Com o neoliberalismo, o relativo equilíbrio democrático das forças sociais alterou-se a favor do grande capital. O eufemismo "democracia liberal" tem servido para dar boa consciência aos seus defensores, permitindo que os países que não se lhe submetem, sejam apontados como "iliberais", sinónimo de "totalitarismo" e "ditadura". Aos media é dada a tarefa de difundir a rejeição ou mesmo o ódio, a esses países, em conformidade com as orientações da USAID, NED, etc. Caso da China, Rússia, Irão, RPDC, Cuba, Venezuela.
Keynes na Teoria geral do Emprego, Juros e Moeda defendia a criação de um imposto para as transações financeiras com o objetivo de não permitir que a especulação predominasse sobre a esfera produtiva. Isto foi apagado e a finança tem o poder de criar dinheiro e gerir o crédito, assumindo a administração do sistema capitalista, organizando-se para extorquir dinheiro ao Estado, à população trabalhadora, às MPME.
No campo da fiscalidade, os impostos deixaram de ser uma forma de redistribuição do rendimento, prossecução de políticas sociais e de desenvolvimento, adotando-se um insidioso princípio pelo qual “os pobres serão menos pobres se os ricos forem mais ricos”.
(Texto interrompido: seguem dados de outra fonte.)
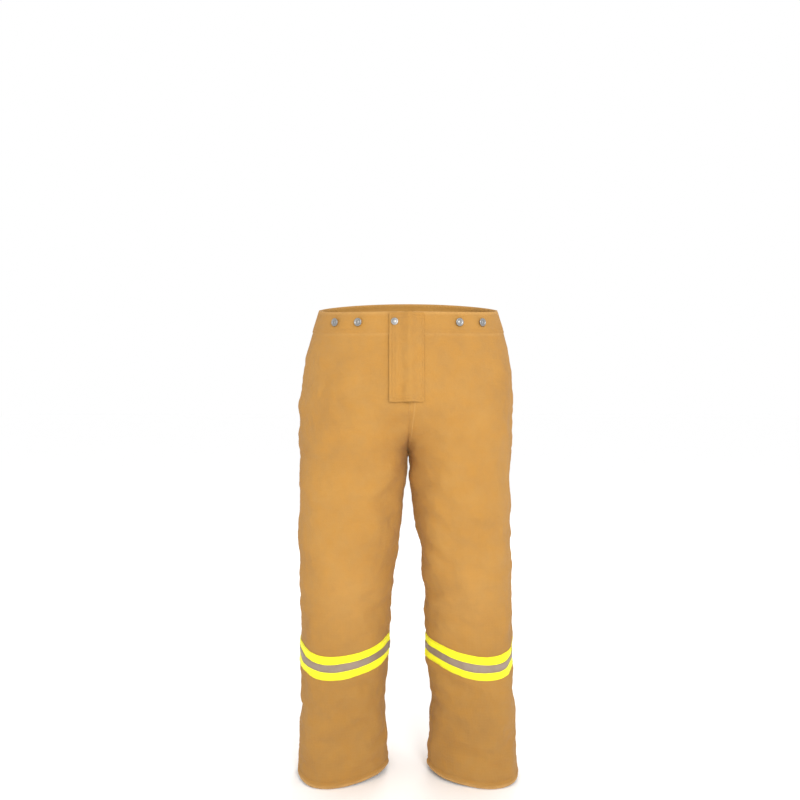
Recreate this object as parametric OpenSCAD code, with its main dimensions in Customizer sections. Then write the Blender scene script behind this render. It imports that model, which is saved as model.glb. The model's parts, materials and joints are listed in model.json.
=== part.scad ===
// Bunker pants: the outer trousers of a firefighter's turnout suit.
// Millimetres. +Z up, the front faces -Y, the wearer's left is +X.
// The origin is the centre of the waist opening, level with its front edge.

/* [Waist and seat] */
// Half of the width across the waistband
waist_half_width = 195; // [185:1:205]
// Half of the width across the hips
hip_half_width = 238; // [230:1:246]
// From the origin forward to the waistband
waist_front_depth = 126; // [120:1:130]
// From the origin back to the waistband
waist_back_depth = 130; // [124:1:136]
// From the origin forward to the belly of the trousers at the bottom of the fly
hip_front_depth = 145; // [140:1:150]
// From the origin back to the seat
hip_back_depth = 158; // [150:1:166]
// How far the waist rises at the back
back_rise = 48; // [30:1:60]
// From the waist down to the crotch
crotch_drop = 290; // [285:1:300]
// Depth of the waistband's facing
waistband_depth = 45; // [38:1:50]

/* [Legs] */
// From the crotch down to the hem
inseam = 713; // [700:1:720]
// Gap between the two hems
hem_gap = 88; // [80:2:96]
// Width of each leg at the hem
hem_width = 206; // [196:2:212]
// Half of the leg's depth just under the crotch
thigh_half_depth = 118; // [112:1:122]
// Half of the leg's depth at the hem
hem_half_depth = 92; // [86:1:96]
// How far the front of the hem turns outward
toe_out = 30; // [20:1:40]

/* [Cloth] */
// Thickness of the outer shell
shell_t = 2.6; // [2:0.1:3]
// Thickness of the quilted liner
liner_t = 4; // [3:0.1:5]
// Thickness of the facings at the waist and the cuffs
facing_t = 2; // [1.5:0.1:2.4]
// Space between two layers of cloth
layer_gap = 0.4; // [0.3:0.1:0.6]
// Space between pieces that move apart
joint_gap = 0.5; // [0.4:0.1:1]

/* [Trim] */
// Height of the fluorescent band below each knee
band_height = 50; // [48:1:52]
// From the crotch down to the band's middle
band_drop = 450; // [440:1:460]
// How much higher the band sits at the sides of the leg than at its front
band_side_rise = 14; // [8:1:16]
// Thickness of the band's tape
band_t = 0.8; // [0.6:0.1:1]
// Height of the turned cuff
cuff_height = 40; // [34:1:44]

/* [Fly] */
// Length of the fly opening
fly_length = 172; // [160:1:174]
// Gap between the two edges of the fly
fly_gap = 18; // [16:1:20]
// From the middle to the sewn edge of the storm flap
flap_sewn_x = 31; // [30:1:34]
// From the middle to the free edge of the storm flap
flap_free_x = 40; // [38:1:44]
// Thickness of the storm flap
flap_t = 3.2; // [2.6:0.1:3.6]
// How far the flap arches out over the zip
flap_arch = 7; // [6:0.5:9]
// Distance between two teeth of the zip
tooth_pitch = 4; // [3.5:0.5:5]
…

Mas o neoliberalismo não prescinde do Estado, pelo contrário, orienta-o em função dos interesses que estabelece. Os elevados investimentos, os riscos e incertezas associados a investimentos como as tecnologias mais avançadas, levaram a reconhecer que o mercado não pode servir de guia para os orientar, sendo estabelecidos "incentivos" estatais para esses objetivos. As tecnologias mais avançadas têm sido conseguidas a partir da ação governamental direta ou indireta, através de subsídios, encomendas, designadamente no campo militar, legislação e proteções de vária ordem, como a regulamentação sobre patentes.
Os erros e ilusões vão persistir porque liberais ou social-democratas não entendem, nem querem entender, como o sistema capitalista realmente funciona. A distopia é de tal nível que uns papagaios mediáticos peroravam que o comércio (dito) livre era o garante da paz, quando historicamente foi o contrário, através do colonialismo, neocolonialismo, guerras e golpes de Estado imperialistas.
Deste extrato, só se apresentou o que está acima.